Baseball’s prismatic, and so there are different ways to judge a ballclub. From many vantage points, the Rockies are far from being the limp organization that the standings indicate. It’s quite possible that what is there isn’t the larger problem, and that the slips and slides that the Rockies have experienced have been mostly from what is “not there,” from what has been absent. The Rockies are a team that can lose big---having lost to double-digit runs in many cases, and yet the Rockies have won in 2012 via double-digit figures in 10 games vs. several above .500 teams, e.g., in April they beat the San Francisco Giants 17-8, and in June they defeated the Los Angeles Dodgers, 13-3. But way too often, the 2012 Rockies have been a team losing a substantial lead, or going in the hole in early innings and recovering well but not well enough.
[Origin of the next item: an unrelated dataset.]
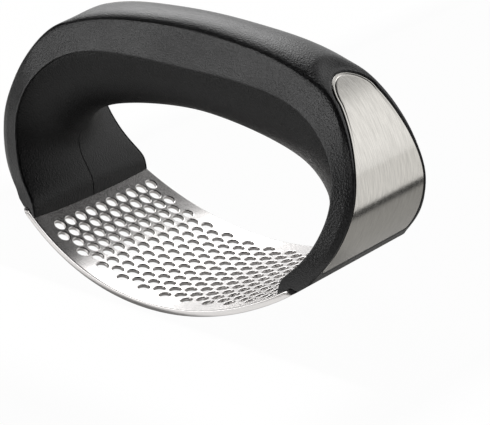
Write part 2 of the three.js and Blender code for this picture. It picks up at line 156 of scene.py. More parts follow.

In addition to probably a lot that hasn’t been discovered through analysis yet, obviously missing from the Rockies are enough starting pitchers and relievers that can suppress opposing team hitters in order to deny successive runs, and surely needed is another middle- and back-of-the-order clean-up hitter for those RBI’s that lock in a ninth inning victory, let’s say, a Tulowitzki or Helton of past seasons, which Rosario and a few other Rockies players seem to be growing into .  .  .  maybe the better way to summarize here is to say that the Rockies need to maintain as would “diamonds in the rough,” and also add to its value-added means, not have many values taken away, the latter a risky solution adopted way too often after a team has a poor end-of-season win/loss record.